======== Provided information ========
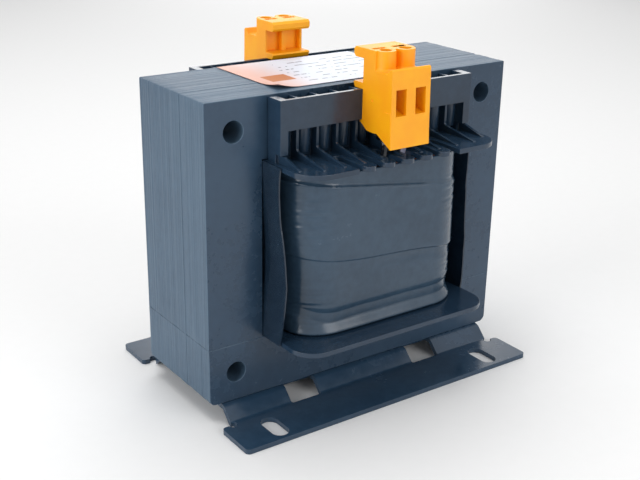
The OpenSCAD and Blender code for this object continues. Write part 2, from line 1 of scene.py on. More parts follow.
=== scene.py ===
# %% [markdown]
# # A laminated chassis transformer, dressed for its portrait
#
# The construction model gives every part its place and size.  This lesson adds what a
# solid model can't show: the edges of the core's sheets, the film that is drawn round the
# coil, varnish that has run and pooled, moulded plastic and a printed label.
# Lengths below are written in millimetres, because that is how a transformer is drawn,
# and one function turns them into Blender's metres.

# %% Load the packed model as a fixed frame
import bpy
import bmesh
import numpy as np
from mathutils import Matrix, Vector
from mathutils.geometry import tessellate_polygon


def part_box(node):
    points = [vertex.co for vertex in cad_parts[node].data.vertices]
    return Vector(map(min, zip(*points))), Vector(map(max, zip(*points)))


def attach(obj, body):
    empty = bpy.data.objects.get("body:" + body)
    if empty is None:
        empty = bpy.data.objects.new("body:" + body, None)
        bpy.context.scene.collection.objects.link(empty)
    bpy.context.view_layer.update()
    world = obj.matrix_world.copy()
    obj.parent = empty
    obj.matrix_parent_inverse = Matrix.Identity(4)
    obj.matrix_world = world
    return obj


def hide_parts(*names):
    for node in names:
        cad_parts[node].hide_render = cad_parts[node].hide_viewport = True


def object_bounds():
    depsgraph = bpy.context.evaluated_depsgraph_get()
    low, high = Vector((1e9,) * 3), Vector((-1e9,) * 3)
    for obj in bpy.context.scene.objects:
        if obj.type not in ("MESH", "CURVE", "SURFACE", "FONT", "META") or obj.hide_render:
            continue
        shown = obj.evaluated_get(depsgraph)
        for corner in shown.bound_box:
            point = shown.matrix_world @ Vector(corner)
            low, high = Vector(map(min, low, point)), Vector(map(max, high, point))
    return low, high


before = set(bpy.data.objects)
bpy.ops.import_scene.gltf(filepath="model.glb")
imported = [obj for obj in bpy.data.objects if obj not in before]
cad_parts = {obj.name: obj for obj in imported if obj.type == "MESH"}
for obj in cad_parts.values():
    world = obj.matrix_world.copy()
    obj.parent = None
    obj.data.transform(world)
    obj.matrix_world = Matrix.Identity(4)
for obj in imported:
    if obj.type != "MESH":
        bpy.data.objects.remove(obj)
cad_low, cad_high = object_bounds()
MM = 0.001
print("CAD box in mm:", [round(v / MM, 2) for v in (*cad_low, *cad_high)])


def node_box(node):
    """Lowest and highest corner of a construction node, in millimetres."""
    low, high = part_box(node)
    return np.array(low) / MM, np.array(high) / MM


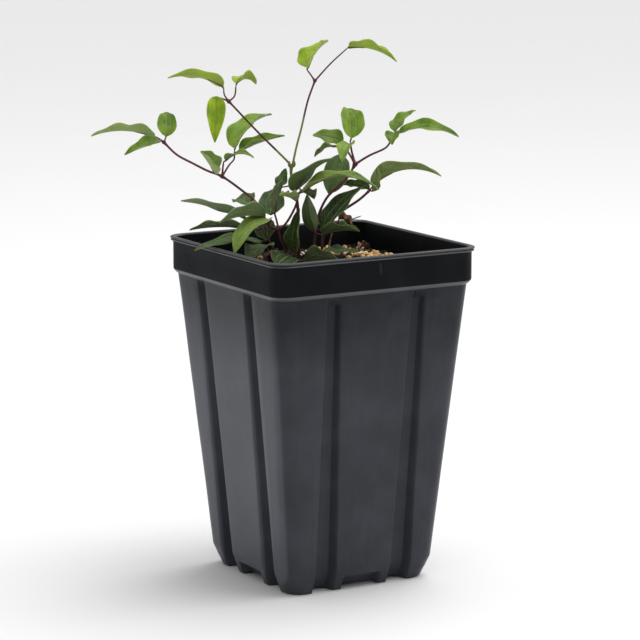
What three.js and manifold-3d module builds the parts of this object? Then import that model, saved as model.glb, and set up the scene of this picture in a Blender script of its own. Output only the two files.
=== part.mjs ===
// A young clematis in a deep square nursery pot.
// Millimetres, +Z up. The origin is the middle of the pot's foot, on the surface it stands on.
// The pot's four sides face -Y, +X, +Y and -X.

import * as THREE from 'three';
import { mergeVertices } from 'three/addons/utils/BufferGeometryUtils.js';
import Module from 'manifold-3d';

const wasm = await Module();
wasm.setup();

// ---------- driving dimensions ----------

const CLEARANCE = 0.3;            // gap kept between separate pieces

// pot, outside
const POT_HEIGHT = 204;
const FOOT_HALF = 46.9;           // half the width at the foot
const FOOT_TURN_IN = 4.6;         // how far the foot turns in below the knee
const SIDE_FLARE = 15;            // how far each side leans out, from the knee to the shoulder
const SHELF_WIDTH = 2.1;          // step from the shoulder out to the upright collar
const LIP_OVERHANG = 1.4;         // rolled lip, beyond the collar
const KNEE_HEIGHT = 13;
const COLLAR_DEPTH = 20.5;        // from the rim down to the collar's lower edge
const SHELF_HEIGHT = 2;           // sloped shelf between the sides and the collar
const LIP_HEIGHT = 3;
const LIP_ROUNDING = 0.8;
const COLLAR_ROUNDING = 0.5;      // how far the collar's lower edge turns in
const COLLAR_EDGE = 1.5;          // height of that turned edge
const CORNER_RADIUS = 10.5;
const CORNER_STEPS = 4;

// pot, walls
const SIDE_WALL = 1.2;
const COLLAR_WALL = 1.5;
const FLOOR_THICKNESS = 1.2;
const FLOOR_HEIGHT = 9;           // underside of the floor
const PAD_RADIUS = 6;             // round pad that carries the floor's middle
const PAD_SIDES = 24;
const DRAIN_RADIUS = 5;
const DRAIN_SIDES = 16;
const DRAIN_PLACE = 24;           // drain holes, from the middle along X and Y
const RECESS_HALF = 13.5;         // half the width of the recess in the foot of each side
const RECESS_TOP = 8;
const RECESS_DEPTH = 5;
const RECESS_GAP = 1.5;           // gap under the recess's back wall

// upright grooves, two on each side: values at the foot and under the collar
const PANEL_HALF_FOOT = 18.5;     // half the panel between the two grooves
const PANEL_HALF_TOP = 24.5;
const GROOVE_FOOT = 14.5;
const GROOVE_TOP = 9;
const GROOVE_DEPTH_FOOT = 6.5;
const GROOVE_DEPTH_TOP = 4;
const GROOVE_RUN = 2;             // how far each groove wall leans
const GROOVE_END = 5.5;           // sloped end of a groove, under the collar

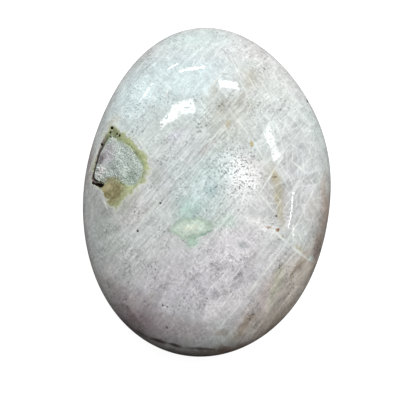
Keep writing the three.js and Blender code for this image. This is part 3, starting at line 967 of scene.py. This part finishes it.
========
● Directive: Print exactly the lines from the one containing "imported = [obj" to the one containing "obj.matrix_world = Matrix.Identity(4)", both included, and nothing else.

● Final result:
imported = [obj for obj in bpy.data.objects if obj not in before]
cad_parts = {obj.name: obj for obj in imported if obj.type == "MESH"}
for obj in cad_parts.values():
    world = obj.matrix_world.copy()
    obj.parent = None
    obj.data.transform(world)
    obj.matrix_world = Matrix.Identity(4)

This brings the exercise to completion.